Writing in the book Trapped In His own Prison of Nile Mansions for Five Years (Obote 2), Rutarindwa Mwene Barizeni states that the two clashed over a room in Lira Hotel, one of the many government facilities run by the Uganda Hotels Limited.

“During a political party retreat for members of the ruling UPC party at a hotel in Lira in northern Uganda, Oyite-Ojok arrived late and found all rooms booked by party members. He had no room to sleep in and, in what seemed like a joke, Dr Luwuliza-Kirunda, told him not to worry much since he was a soldier who could as well sleep anywhere, the bush inclusive,” he wrote.
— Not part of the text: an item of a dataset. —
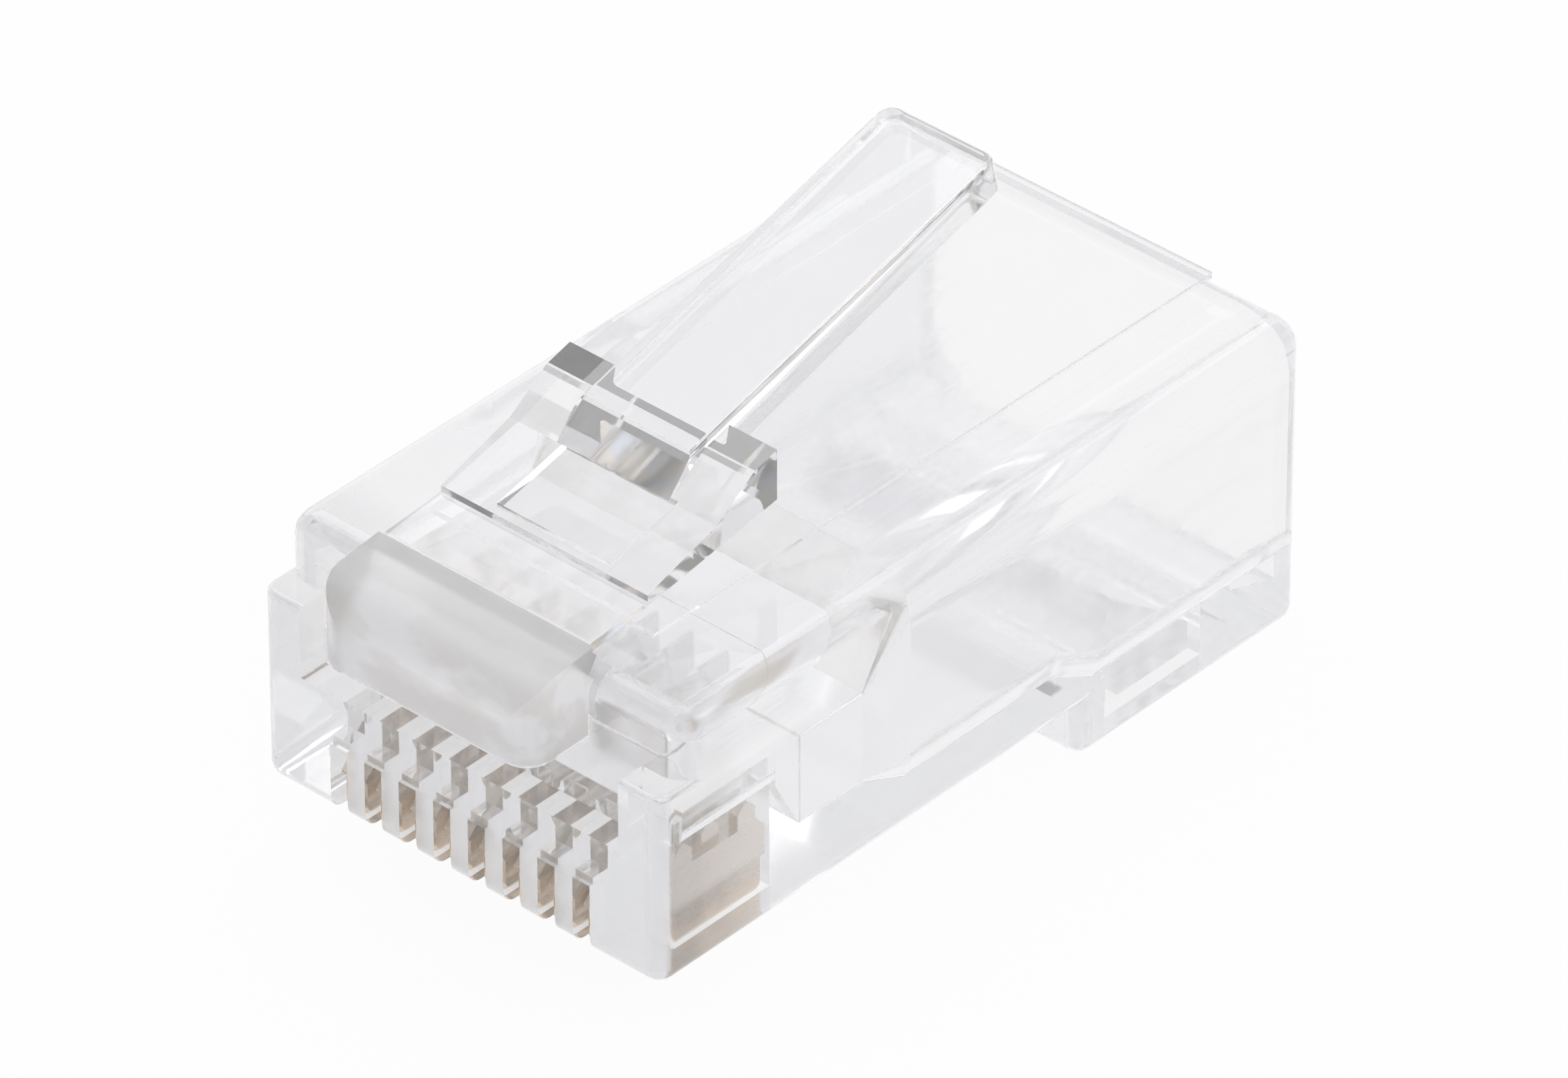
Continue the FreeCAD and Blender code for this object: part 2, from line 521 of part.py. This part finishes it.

He was not at the hotel when Luwuliza-Kirunda made the joke, but one of his aides was. The aide reported the matter to Oyite-Ojok who perceived it as an insult and not the joke that it was meant to have been.

“An offended Ojok speaking on top of his voice and with a lot of a military commander’s authority, told the attentive retreat participants that they were all whoever they were because of him,” Barizeni wrote.

Obote is then said to have intervened and warned everybody against “infuriating” Oyite-Ojok, but not before Kirunda had been ordered out of Lira and told to return to Kampala without his security detail.

Ganging up on Ojok?
Conspiracy theorists argue that his outburst in Lira, where he made it known that he was the real force behind the throne, had left him “marked for death”. 

They at the same time argue that Oyite-Ojok soon started feeling like it was not enough that he was a “king maker”. He soon developed ambitions to become the king.

A former operative of the National Security Agency, which was the internal spying agency under Chris Rwakasisi, who claimed to have knowledge to what was pertaining at the time told Sunday Monitor that, “There were all indications that Ojok was about to stage a coup”.

The coup is said to have been expected to have taken place the minute Ojok landed back in Kampala. Could someone have moved to take him out of action before a coup materialised? That we may never know.